Há uma controvérsia se formando em torno dos estudos “gerados por IA” submetidos ao ICLR deste ano, uma conferência acadêmica consolidada no campo da inteligência artificial.
Pelo menos três laboratórios de IA — Sakana, Intology e Autoscience — afirmam ter utilizado a IA para produzir estudos aceitos em workshops do ICLR, onde os organizadores avaliam os trabalhos para publicação na trilha específica de workshops.
A Sakana informou os líderes do ICLR antes de submeter seus artigos gerados por IA e obteve o consentimento dos revisores. Em contrapartida, os laboratórios Intology e Autoscience não seguiram esse procedimento, conforme confirmou um porta-voz do ICLR.
Vários acadêmicos especializados em IA recorreram às redes sociais para criticar as manobras realizadas pela Intology e pela Autoscience, alegando que essas empresas estariam se apropriando indevidamente do processo científico de revisão por pares.
“Todos esses artigos de cientistas de IA estão utilizando os espaços de revisão por pares como se fossem avaliações humanas, mas ninguém consentiu em oferecer esse trabalho gratuitamente”, escreveu Prithviraj Ammanabrolu, professor assistente de ciência da computação da UC San Diego. “Isso me faz perder o respeito por todos os envolvidos, independentemente do quão impressionante seja o sistema. Por favor, informem os editores sobre isso.”
Como ressaltado pelos críticos, a revisão por pares é um processo que demanda muito tempo e trabalho, sendo realizado, na maioria das vezes, de forma voluntária. De acordo com uma pesquisa recente da Nature, 40% dos acadêmicos gastam entre duas e quatro horas na revisão de um único estudo. Esse esforço vem aumentando, já que o número de artigos submetidos à maior conferência de IA, a NeurIPS, chegou a 17.491 no ano passado – um acréscimo de 41% em relação aos 12.345 artigos apresentados em 2023.
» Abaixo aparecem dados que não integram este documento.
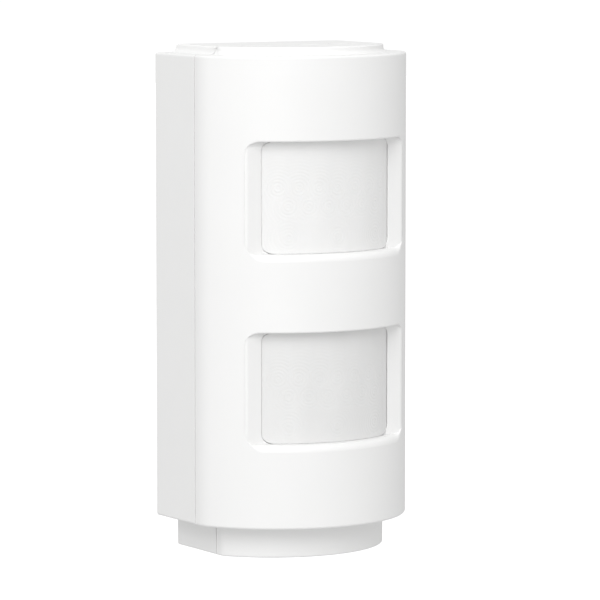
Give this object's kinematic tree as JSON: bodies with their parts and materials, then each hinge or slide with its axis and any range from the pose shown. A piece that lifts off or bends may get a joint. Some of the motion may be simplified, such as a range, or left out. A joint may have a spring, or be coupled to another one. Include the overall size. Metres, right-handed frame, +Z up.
{
  "type": "motion sensor",
  "caption": "Wall-mounted outdoor motion sensor: rear box, hinged D-shaped cover, two recessed windows with curved lenses, cap and plinth steps.",
  "frame": {"origin": "on the wall face, in the middle of its width and half way up the main body", "axes": "+Z up, +Y into the wall, -Y out into the room, +X to the right of someone facing the sensor"},
  "size_m": [0.089, 0.0635, 0.19],
  "materials": {
    "shell": "fine satin moulded",
    "lens": "milky, smooth",
    "seal": "matte",
    "steel": "plated",
    "board": "solder mask",
    "black_plastic": "satin",
    "filter": "dark polished",
    "cell": "printed sleeve, no lettering",
    "red_plastic": "gloss",
    "white_plastic": "gloss",
    "blue_plastic": "gloss",
    "brass": "bright",
    "capacitor": "sleeved can",
    "component": "ceramic body"
  },
  "bodies": {
    "box": {"rear_base": "shell", "hinge_pin": "steel", "cover_seal": "seal", "wall_gasket": "seal", "circuit_board": "board", "board_screws": "steel", "upper_pyro_can": "steel", "lower_pyro_can": "steel", "upper_pyro_filter": "filter", "lower_pyro_filter": "filter", "upper_sensor_collar": "black_plastic", "lower_sensor_collar": "black_plastic", "battery_tray": "black_plastic", "battery_left": "cell", "battery_right": "cell", "battery_contacts": "steel", "tamper_switch": "black_plastic", "wall_tamper_switch": "black_plastic", "dip_switch": "red_plastic", "trimmer_base": "blue_plastic", "learn_button_base": "black_plastic", "status_led": "red_plastic", "radio_board": "board", "radio_shield": "steel", "antenna": "brass", "microcontroller": "black_plastic", "capacitors": "capacitor", "surface_parts": "component"},
    "cover": {"front_cover": "shell", "upper_lens": "lens", "lower_lens": "lens", "upper_lens_frame": "shell", "lower_lens_frame": "shell", "lens_frame_screws": "steel"},
    "tamper_plunger": {"tamper_plunger": "red_plastic"},
    "wall_tamper_plunger": {"wall_tamper_plunger": "red_plastic"},
    "dip_slider_1": {"dip_slider_1": "white_plastic"},
    "dip_slider_2": {"dip_slider_2": "white_plastic"},
    "dip_slider_3": {"dip_slider_3": "white_plastic"},
    "dip_slider_4": {"dip_slider_4": "white_plastic"},
    "trimmer_rotor": {"trimmer_rotor": "brass"},
    "learn_button_cap": {"learn_button_cap": "white_plastic"},
    "lock_washer": {"lock_washer": "seal"},
    "lock_screw": {"lock_screw": "steel"}
  },
  "joints": [
    {"name": "cover_hinge", "type": "hinge", "parent": "box", "child": "cover", "pos_m": [0, -0.03, 0.089], "axis": [-1, 0, 0], "range_deg": [0, 45]},
    {"name": "tamper_plunger_slide", "type": "slide", "parent": "box", "child": "tamper_plunger", "axis": [0, -1, 0], "range_m": [0, 0.0015]},
    {"name": "wall_tamper_slide", "type": "slide", "parent": "box", "child": "wall_tamper_plunger", "axis": [0, 1, 0], "range_m": [-0.0012, 0], "stiffness_N_per_m": 120},
    {"name": "dip_slider_1_slide", "type": "slide", "parent": "box", "child": "dip_slider_1", "axis": [0, 0, 1], "range_m": [0, 0.0018]},
    {"name": "dip_slider_2_slide", "type": "slide", "parent": "box", "child": "dip_slider_2", "axis": [0, 0, 1], "range_m": [0, 0.0018]},
    {"name": "dip_slider_3_slide", "type": "slide", "parent": "box", "child": "dip_slider_3", "axis": [0, 0, 1], "range_m": [0, 0.0018]},
    {"name": "dip_slider_4_slide", "type": "slide", "parent": "box", "child": "dip_slider_4", "axis": [0, 0, 1], "range_m": [0, 0.0018]},
    {"name": "trimmer_turn", "type": "hinge", "parent": "box", "child": "trimmer_rotor", "pos_m": [-0.022, -0.0145, 0.056], "axis": [0, -1, 0], "range_deg": [-130, 130]},
    {"name": "learn_button_press", "type": "slide", "parent": "box", "child": "learn_button_cap", "axis": [0, 1, 0], "range_m": [0, 0.0003], "stiffness_N_per_m": 200},
    {"name": "lock_washer_slide", "type": "slide", "parent": "cover", "child": "lock_washer", "axis": [0, 0, 1], "range_m": [0, 0.0024]},
    {"name": "lock_screw_turn", "type": "hinge", "parent": "lock_washer", "child": "lock_screw", "pos_m": [0, -0.036, -0.097], "axis": [0, 0, 1], "range_deg": [0, 720]}
  ],
  "couplings": [
    {"joint": "tamper_plunger_slide", "follows": "cover_hinge", "m_per_rad": 0.0019},
    {"joint": "lock_screw_turn", "follows": "lock_washer_slide", "rad_per_m": 5235.9}
  ]
}
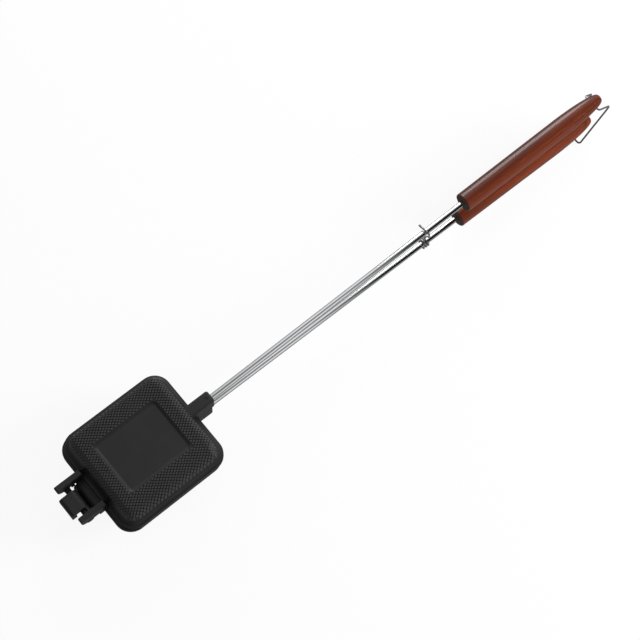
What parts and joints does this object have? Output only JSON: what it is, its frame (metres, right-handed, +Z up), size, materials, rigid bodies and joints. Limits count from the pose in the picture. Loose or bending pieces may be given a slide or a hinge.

A academia já enfrentava problemas com a geração de textos por IA. Uma análise apontou que entre 6,5% e 16,9% dos artigos submetidos a conferências de IA em 2023 provavelmente continham trechos sintéticos. Contudo, o uso da revisão por pares por empresas de IA para efetivamente avaliar e promover suas tecnologias é uma prática relativamente nova.
Em comunicações que destacavam seus resultados no ICLR, a Intology afirmou que os seus artigos receberam avaliações unânimes e que os revisores elogiaram a “ideia engenhosa” presente em um dos estudos gerados por IA.
Essa postura não foi bem recebida pelos acadêmicos. Ashwinee Panda, pesquisadora de pós-doutorado na Universidade de Maryland, afirmou que submeter artigos gerados por IA sem oferecer aos organizadores do workshop a possibilidade de recusar sua análise demonstrava “falta de respeito pelo tempo dos revisores humanos”.
“A Sakana entrou em contato perguntando se estaríamos dispostos a participar do experimento para o workshop que estou organizando no ICLR”, acrescentou Panda, “e eu (nós) dissemos não […] Acho que submeter artigos de IA a um espaço sem notificar os revisores é algo errado.”
Não é à toa que muitos pesquisadores permanecem céticos quanto ao valor dos artigos gerados por IA para justificar o esforço exigido pela revisão por pares.
A própria Sakana reconheceu que sua IA cometeu erros “embaraçosos” de citação e que somente um dos três artigos gerados para submissão teria alcançado o padrão necessário para a aceitação na conferência. Em respeito à transparência e às convenções do ICLR, a Sakana retirou seu artigo antes que ele fosse publicado.
Alexander Doria, cofundador da startup de IA Pleias, afirmou que a onda de submissões sintéticas feitas de forma discreta ao ICLR evidencia a necessidade de uma “agência pública ou empresa regulamentada” para realizar avaliações de alta qualidade de estudos gerados por IA mediante remuneração.
“As avaliações devem ser realizadas por pesquisadores devidamente compensados pelo seu tempo”, disse Doria em uma série de postagens, “pois a academia não existe para terceirizar avaliações gratuitas de IA.”